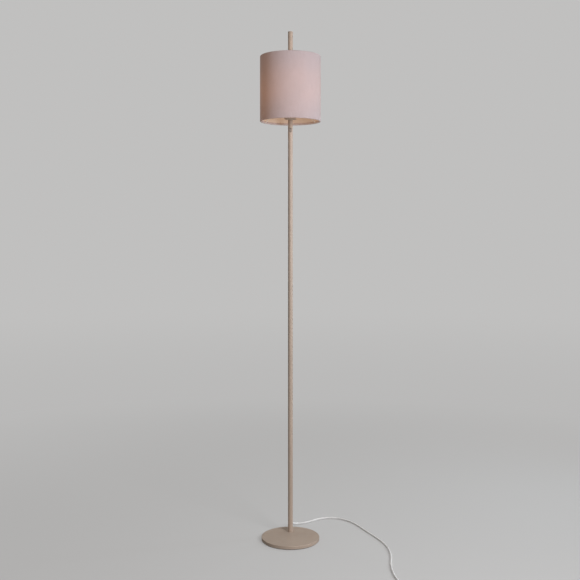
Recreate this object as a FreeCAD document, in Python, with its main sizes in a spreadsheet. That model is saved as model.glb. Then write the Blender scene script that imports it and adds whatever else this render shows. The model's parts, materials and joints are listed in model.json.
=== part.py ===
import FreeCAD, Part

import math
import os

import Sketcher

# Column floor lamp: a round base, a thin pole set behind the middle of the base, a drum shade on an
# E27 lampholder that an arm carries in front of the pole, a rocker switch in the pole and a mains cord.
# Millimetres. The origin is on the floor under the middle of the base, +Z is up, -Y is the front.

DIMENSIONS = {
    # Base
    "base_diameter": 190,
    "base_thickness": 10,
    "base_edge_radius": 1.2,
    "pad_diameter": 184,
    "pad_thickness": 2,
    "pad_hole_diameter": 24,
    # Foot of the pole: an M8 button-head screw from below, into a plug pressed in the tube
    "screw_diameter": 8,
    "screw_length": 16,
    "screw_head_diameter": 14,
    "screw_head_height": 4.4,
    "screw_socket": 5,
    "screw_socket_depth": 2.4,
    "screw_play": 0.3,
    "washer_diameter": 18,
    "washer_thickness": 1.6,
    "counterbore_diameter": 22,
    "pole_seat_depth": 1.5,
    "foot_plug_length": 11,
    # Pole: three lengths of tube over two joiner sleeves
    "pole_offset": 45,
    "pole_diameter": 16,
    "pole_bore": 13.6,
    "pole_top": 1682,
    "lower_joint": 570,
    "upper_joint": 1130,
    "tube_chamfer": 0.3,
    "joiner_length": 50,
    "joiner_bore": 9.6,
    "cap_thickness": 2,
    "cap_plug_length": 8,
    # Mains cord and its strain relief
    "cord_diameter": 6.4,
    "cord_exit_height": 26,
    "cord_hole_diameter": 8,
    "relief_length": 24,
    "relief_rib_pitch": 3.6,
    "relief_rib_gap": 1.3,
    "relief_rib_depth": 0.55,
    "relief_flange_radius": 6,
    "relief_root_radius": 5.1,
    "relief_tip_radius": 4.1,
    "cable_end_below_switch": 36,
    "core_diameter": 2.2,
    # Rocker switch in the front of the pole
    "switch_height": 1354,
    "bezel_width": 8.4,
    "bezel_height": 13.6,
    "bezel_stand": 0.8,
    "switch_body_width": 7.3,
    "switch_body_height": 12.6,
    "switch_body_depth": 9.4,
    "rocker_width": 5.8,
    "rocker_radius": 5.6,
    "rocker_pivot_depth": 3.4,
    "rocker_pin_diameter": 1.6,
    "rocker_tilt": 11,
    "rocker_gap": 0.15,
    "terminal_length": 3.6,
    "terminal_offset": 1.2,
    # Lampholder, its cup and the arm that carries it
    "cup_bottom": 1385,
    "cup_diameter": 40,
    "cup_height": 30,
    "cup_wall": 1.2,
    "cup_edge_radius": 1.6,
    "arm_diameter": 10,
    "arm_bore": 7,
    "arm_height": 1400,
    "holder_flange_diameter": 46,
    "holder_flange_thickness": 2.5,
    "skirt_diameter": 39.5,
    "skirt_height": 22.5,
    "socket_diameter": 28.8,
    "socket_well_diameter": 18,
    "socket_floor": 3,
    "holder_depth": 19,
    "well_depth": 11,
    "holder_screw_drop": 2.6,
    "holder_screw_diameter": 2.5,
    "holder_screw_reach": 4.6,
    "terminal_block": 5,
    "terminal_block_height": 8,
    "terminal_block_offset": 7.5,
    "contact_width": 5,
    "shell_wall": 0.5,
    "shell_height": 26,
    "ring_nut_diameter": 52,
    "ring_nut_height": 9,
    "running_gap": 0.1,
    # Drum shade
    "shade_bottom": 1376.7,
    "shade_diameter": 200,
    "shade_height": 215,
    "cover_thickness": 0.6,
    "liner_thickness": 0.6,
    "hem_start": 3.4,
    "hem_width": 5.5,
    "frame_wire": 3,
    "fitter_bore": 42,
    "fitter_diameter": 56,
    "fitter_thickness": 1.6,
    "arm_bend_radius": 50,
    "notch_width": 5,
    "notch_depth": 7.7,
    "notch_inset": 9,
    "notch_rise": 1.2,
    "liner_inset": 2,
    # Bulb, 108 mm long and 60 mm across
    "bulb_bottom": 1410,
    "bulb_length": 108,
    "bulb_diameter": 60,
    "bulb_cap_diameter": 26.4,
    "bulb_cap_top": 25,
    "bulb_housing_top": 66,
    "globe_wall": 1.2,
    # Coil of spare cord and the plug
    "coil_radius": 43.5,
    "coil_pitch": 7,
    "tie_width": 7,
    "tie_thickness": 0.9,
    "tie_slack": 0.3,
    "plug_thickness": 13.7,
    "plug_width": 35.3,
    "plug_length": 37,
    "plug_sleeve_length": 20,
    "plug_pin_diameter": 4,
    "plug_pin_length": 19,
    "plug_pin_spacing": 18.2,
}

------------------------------

• _EXERCISE DESCRIPTION_: Print only the lines that run from the start of the listing to the line bearing "# Millimetres. The"; please keep the first line and that last one, exactly as they appear.

• _SOLUTION TO THIS PROBLEM_:
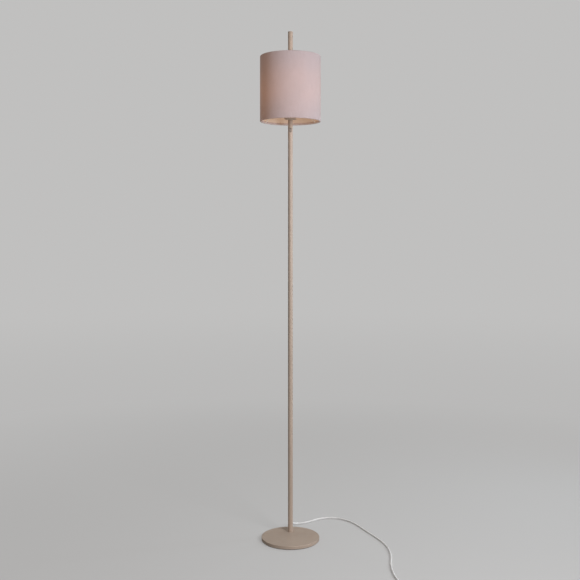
Recreate this object as a FreeCAD document, in Python, with its main sizes in a spreadsheet. That model is saved as model.glb. Then write the Blender scene script that imports it and adds whatever else this render shows. The model's parts, materials and joints are listed in model.json.
=== part.py ===
import FreeCAD, Part

import math
import os

import Sketcher

# Column floor lamp: a round base, a thin pole set behind the middle of the base, a drum shade on an
# E27 lampholder that an arm carries in front of the pole, a rocker switch in the pole and a mains cord.
# Millimetres. The origin is on the floor under the middle of the base, +Z is up, -Y is the front.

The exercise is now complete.